Up to and including the line with "top), (rod_hole, top)])", reproduce the listing below exactly, beginning at its first line.
== == ==
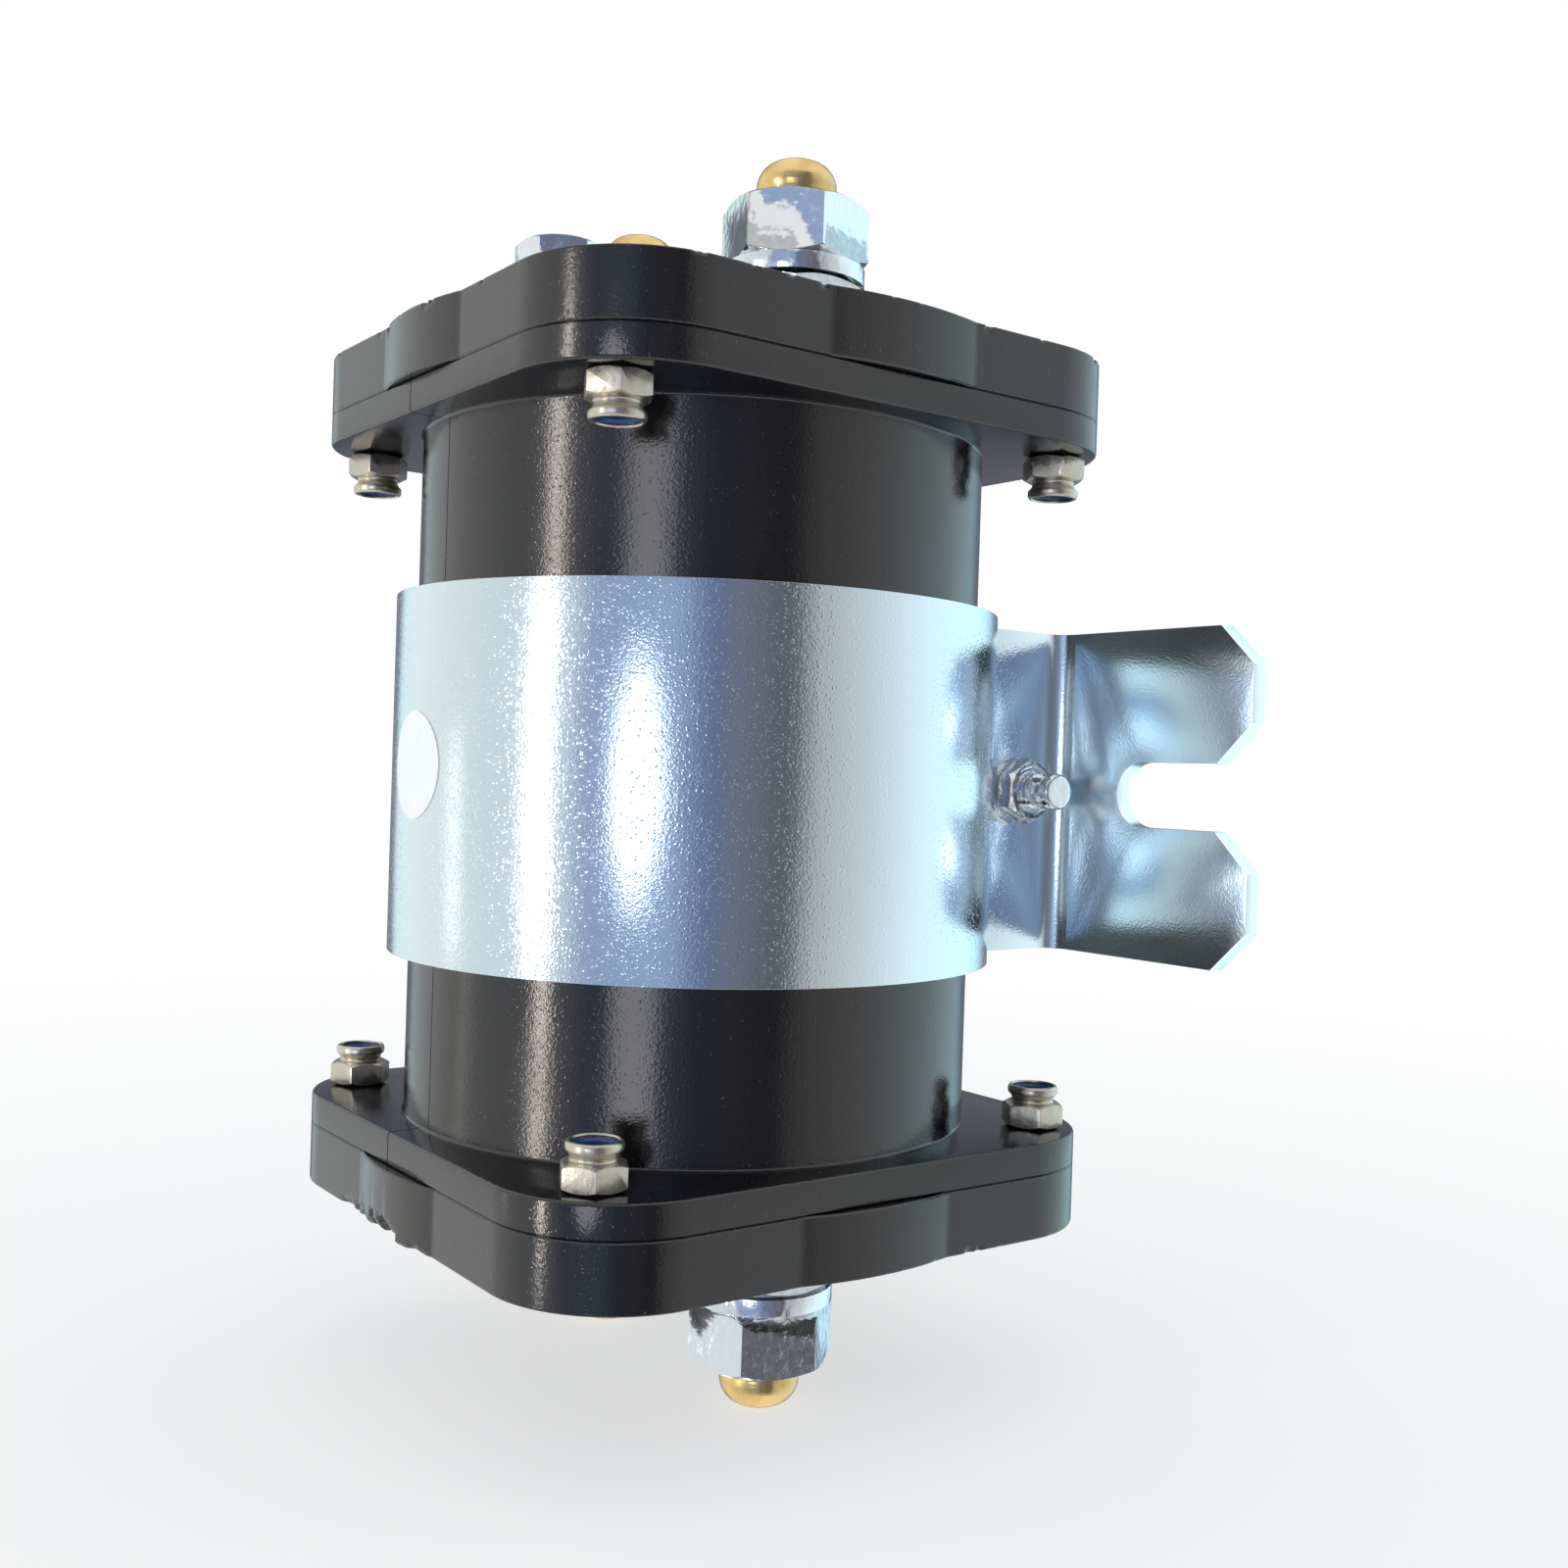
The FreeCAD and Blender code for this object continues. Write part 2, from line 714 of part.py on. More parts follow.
def push_rod():
    low = -rod_end("bottom")
    high = rod_end("top")
    neck = rod_radius - rod_chamfer
    rod = turned([(0, low), (neck, low), (rod_radius, low + rod_chamfer), (rod_radius, high - rod_chamfer),
                  (neck, high), (0, high)])
    for end in ("top", "bottom"):
        groove_top = spring_seat_top(end) - spring_seat_thickness
        groove_low = groove_top - clip_thickness
        groove = ring(rod_radius + cut_over, rod_radius - clip_groove, groove_low, groove_top)
        rod = rod.cut(groove if end == "top" else below(groove))
    return rod


def retaining_clip(end):
    groove_top = spring_seat_top(end) - spring_seat_thickness
    top = groove_top - clip_clearance
    low = groove_top - clip_thickness + clip_clearance
    clip = ring(clip_radius, rod_radius - clip_groove + clip_clearance, low, top)
    corner = point(0, -clip_mouth_width / 2, low)
    return clip.cut(Part.makeBox(clip_radius + cut_over, clip_mouth_width, top - low, corner))


def spring_seat(end):
    top = spring_seat_top(end)
    return ring(spring_seat_radius, rod_radius + fit_gap, top - spring_seat_thickness, top)


def contact_spring(end):
    low = spring_seat_top(end) + fit_gap
    high = low + contact_spring_length
    return coil_spring(contact_spring_radius, contact_spring_wire, contact_spring_turns, low, high)


def bridge_bush(end):
    top = bridge_top(end)
    low = top - bridge_thickness
    return turned([(rod_hole, low - insulator_thickness), (insulator_radius, low - insulator_thickness),
                   (insulator_radius, low), (bush_radius, low), (bush_radius, top), (rod_hole, top)])


def bridge_washer(end):
    top = bridge_top(end)
    return ring(insulator_radius, rod_hole, top, top + insulator_thickness)


def contact_bridge(end):
    top = bridge_top(end)
    low = top - bridge_thickness
    half = bridge_width / 2
    reach = stud_offset + bridge_overlap - half
    bar = Part.makeBox(2 * reach, 2 * half, bridge_thickness, point(-reach, -half, low))
    for x in (-reach, reach):
        bar = bar.fuse(disc(half, low, top, x))
    return bar.removeSplitter().cut(disc(bush_hole, low, top))


def rod_nut(end):
    low = bridge_top(end) + insulator_thickness + fit_gap
    return hex_nut(rod_nut_flats, rod_radius + fit_gap, low, low + rod_nut_height, rod_nut_turn)


def return_spring():
    low = plunger_high - plunger_pocket_depth + fit_gap
    high = spring_stop - fit_gap
    return coil_spring(return_spring_radius, return_spring_wire, return_spring_turns, low, high)


def place_end(shape, end):
    return shape if end == "top" else below(shape)


def export_case():
    export(coil_housing(), "coil_housing")
    export(end_cap(True), "top_cap")
    export(below(end_cap(False)), "bottom_cap")
    for end in ("top", "bottom"):
        places = screw_places()
        export(place_end(group([cap_screw(x, y) for x, y in places]), end), "cap_screws_" + end)
        export(place_end(group([lock_nut(x, y) for x, y in places]), end), "lock_nuts_" + end)
        export(place_end(group([nylon_insert(x, y) for x, y in places]), end), "nylon_inserts_" + end)


def export_strap():
    export(mounting_strap(), "mounting_strap")
    export(clamp_bolt(), "clamp_bolt")
    export(clamp_washer(), "clamp_washer")
    export(clamp_nut(), "clamp_nut")
    export(round_label(), "round_label")


def export_main_terminals():
    for end in ("top", "bottom"):
        for side, x in (("right", stud_offset), ("left", -stud_offset)):
            name = "_" + end + "_" + side
            export(place_end(main_stud(x), end), "main_stud" + name)
            export(place_end(main_lower_nut(x), end), "lower_nut" + name)
            export(place_end(main_outer_nut(x, end), end), "outer_nut" + name)
        pair = (stud_offset, -stud_offset)
        export(place_end(group([main_washer(x) for x in pair]), end), "terminal_washers_" + end)
        export(place_end(group([main_spring_washer(x) for x in pair]), end), "spring_washers_" + end)


def export_coil_terminals():
    pair = (-coil_offset, coil_offset)
    export(group([coil_stud(y) for y in pair]), "coil_studs")
    export(group([coil_washer(y) for y in pair]), "coil_washers")
    export(group([coil_lower_nut(y) for y in pair]), "coil_lower_nuts")
    export(group([coil_spring_washer(y) for y in pair]), "coil_spring_washers")
    export(group([coil_outer_nut(y) for y in pair]), "coil_outer_nuts")
    export(group([coil_lead(y) for y in (-lead_offset, lead_offset)]), "coil_leads")


def export_magnet():
    export(yoke_tube(), "yoke_tube")
    export(top_pole_plate(), "top_pole_plate")
    export(bottom_pole_plate(), "bottom_pole_plate")
    export(bobbin(), "bobbin")
    export(winding(), "winding")
    export(guide_tube(), "guide_tube")
    export(fixed_core(), "fixed_core")
    export(core_bush(), "core_bush")
    export(spacer_ring(), "upper_spacer_ring")
    export(below(spacer_ring()), "lower_spacer_ring")


def export_plunger():
    export(plunger(), "plunger")
    export(push_rod(), "push_rod")
    export(return_spring(), "return_spring")
    ends = ("top", "bottom")
    export(group([place_end(rod_nut(end), end) for end in ends]), "rod_nuts")
    export(group([place_end(spring_seat(end), end) for end in ends]), "spring_seats")
    export(group([place_end(retaining_clip(end), end) for end in ends]), "retaining_clips")
    for end, name in (("top", "upper"), ("bottom", "lower")):
        export(place_end(contact_spring(end), end), name + "_contact_spring")
        export(place_end(contact_bridge(end), end), name + "_contact_bridge")
        export(place_end(bridge_bush(end), end), name + "_bridge_bush")
        export(place_end(bridge_washer(end), end), name + "_bridge_washer")


os.makedirs("parts", exist_ok=True)
export_case()
export_strap()
export_main_terminals()
export_coil_terminals()
export_magnet()
export_plunger()
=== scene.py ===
"""Dresses the power solenoid: a finish for every node, detailed case, strap, terminals and fasteners, and a studio.

Lengths are in metres and angles in degrees, unless a docstring says otherwise. A place that another piece settles is
read from the frame.
"""

import json
import logging
import math
from collections.abc import Callable, Iterator, Sequence
from contextlib import contextmanager
from dataclasses import dataclass
from enum import Enum

import bmesh
import bpy
from bpy.types import Material, Node, NodeSocket, NodeTree, Object
from mathutils import Matrix, Vector, noise


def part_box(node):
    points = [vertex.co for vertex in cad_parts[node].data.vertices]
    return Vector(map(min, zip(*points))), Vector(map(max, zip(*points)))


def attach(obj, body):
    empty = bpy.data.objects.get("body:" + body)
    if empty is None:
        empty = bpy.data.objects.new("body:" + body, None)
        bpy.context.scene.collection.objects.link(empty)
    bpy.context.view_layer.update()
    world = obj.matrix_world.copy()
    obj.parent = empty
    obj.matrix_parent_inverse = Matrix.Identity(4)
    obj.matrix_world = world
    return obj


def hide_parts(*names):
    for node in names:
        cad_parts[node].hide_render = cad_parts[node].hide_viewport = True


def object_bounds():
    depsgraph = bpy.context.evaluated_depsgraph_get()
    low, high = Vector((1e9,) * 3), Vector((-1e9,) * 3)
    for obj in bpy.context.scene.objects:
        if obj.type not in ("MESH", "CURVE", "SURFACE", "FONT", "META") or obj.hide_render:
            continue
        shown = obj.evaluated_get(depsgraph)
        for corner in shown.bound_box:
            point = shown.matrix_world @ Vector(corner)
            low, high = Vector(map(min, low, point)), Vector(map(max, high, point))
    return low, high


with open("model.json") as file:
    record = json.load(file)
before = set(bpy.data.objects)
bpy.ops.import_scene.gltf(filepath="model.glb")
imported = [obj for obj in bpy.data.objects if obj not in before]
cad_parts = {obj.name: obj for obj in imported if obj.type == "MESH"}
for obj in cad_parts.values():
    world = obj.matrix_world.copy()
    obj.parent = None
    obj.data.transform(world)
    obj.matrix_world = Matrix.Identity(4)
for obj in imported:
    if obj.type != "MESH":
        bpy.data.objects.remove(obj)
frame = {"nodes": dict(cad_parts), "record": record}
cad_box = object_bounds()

log = logging.getLogger("solenoid")

ROOT = "root"
ZINC = "zinc_hardware"
MERGE = 1e-6
# Degrees from a hexagon's corner to the middle of its next flat, from which the nuts' turns are counted
HEX_TURN = 30.0
Colour = tuple[float, float, float]
Profile = Sequence[tuple[float, float]]


class Part(Enum):
    """The kinds of mesh element that a pick can select."""

    VERTS = "VERT"
    EDGES = "EDGE"
    FACES = "FACE"


class Join(Enum):
    """The ways of combining a piece with a tool."""

    CUT = "DIFFERENCE"
    ADD = "UNION"
    KEEP = "INTERSECT"


class End(Enum):
    """The two ends of the case, by the sign of their height."""

    TOP = 1
    BOTTOM = -1

    @property
    def word(self) -> str:
        """The word that node names use for this end."""
        return self.name.lower()


def only(obj: Object) -> Object:
    """Selects one object alone and makes it the active one."""
    if bpy.context.object and bpy.context.object.mode != "OBJECT":
        bpy.ops.object.mode_set(mode="OBJECT")
    bpy.ops.object.select_all(action="DESELECT")
    obj.select_set(True)
    bpy.context.view_layer.objects.active = obj
    return obj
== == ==
- ANSWER IN FULL
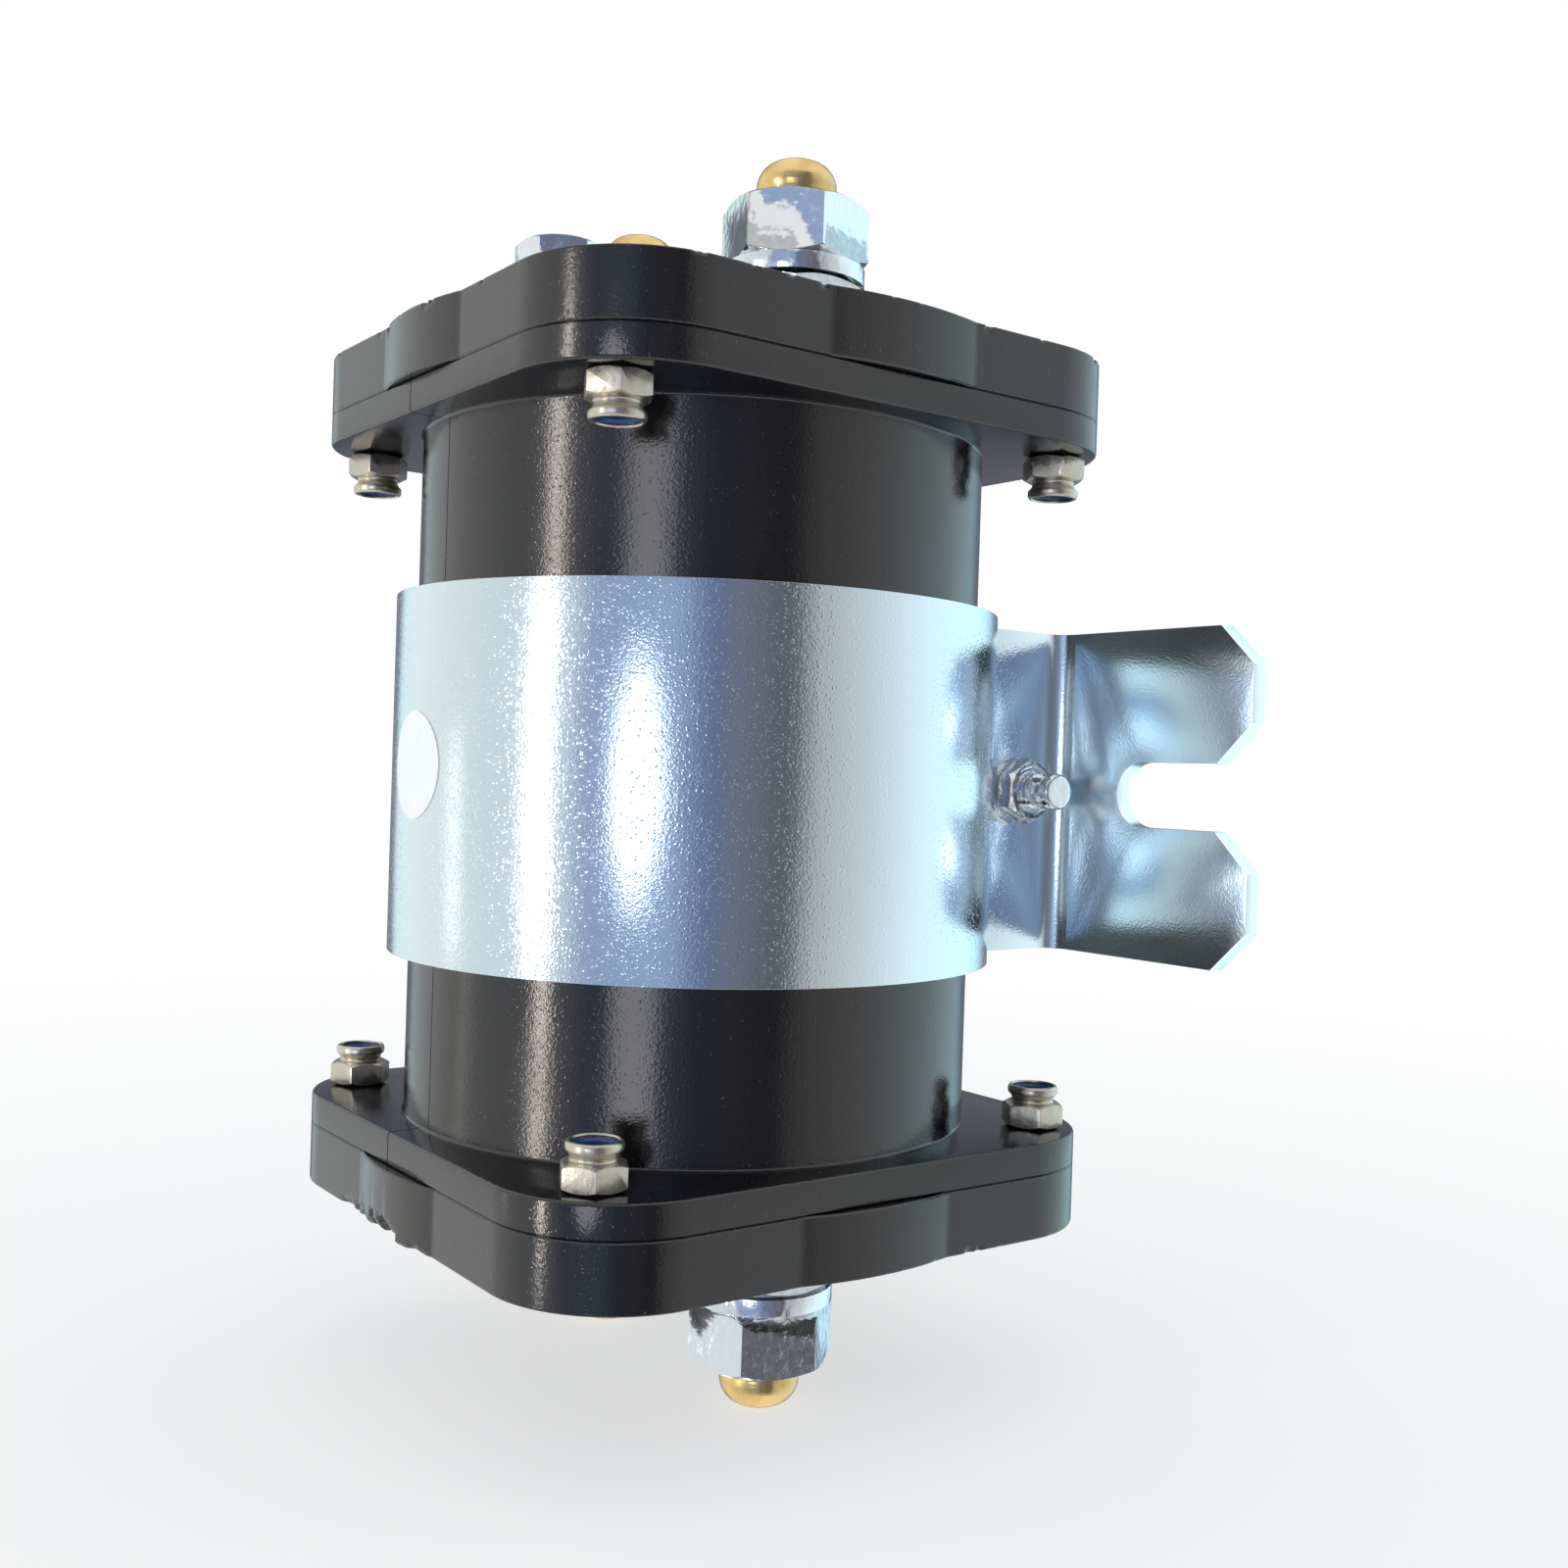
The FreeCAD and Blender code for this object continues. Write part 2, from line 714 of part.py on. More parts follow.
def push_rod():
    low = -rod_end("bottom")
    high = rod_end("top")
    neck = rod_radius - rod_chamfer
    rod = turned([(0, low), (neck, low), (rod_radius, low + rod_chamfer), (rod_radius, high - rod_chamfer),
                  (neck, high), (0, high)])
    for end in ("top", "bottom"):
        groove_top = spring_seat_top(end) - spring_seat_thickness
        groove_low = groove_top - clip_thickness
        groove = ring(rod_radius + cut_over, rod_radius - clip_groove, groove_low, groove_top)
        rod = rod.cut(groove if end == "top" else below(groove))
    return rod


def retaining_clip(end):
    groove_top = spring_seat_top(end) - spring_seat_thickness
    top = groove_top - clip_clearance
    low = groove_top - clip_thickness + clip_clearance
    clip = ring(clip_radius, rod_radius - clip_groove + clip_clearance, low, top)
    corner = point(0, -clip_mouth_width / 2, low)
    return clip.cut(Part.makeBox(clip_radius + cut_over, clip_mouth_width, top - low, corner))


def spring_seat(end):
    top = spring_seat_top(end)
    return ring(spring_seat_radius, rod_radius + fit_gap, top - spring_seat_thickness, top)


def contact_spring(end):
    low = spring_seat_top(end) + fit_gap
    high = low + contact_spring_length
    return coil_spring(contact_spring_radius, contact_spring_wire, contact_spring_turns, low, high)


def bridge_bush(end):
    top = bridge_top(end)
    low = top - bridge_thickness
    return turned([(rod_hole, low - insulator_thickness), (insulator_radius, low - insulator_thickness),
                   (insulator_radius, low), (bush_radius, low), (bush_radius, top), (rod_hole, top)])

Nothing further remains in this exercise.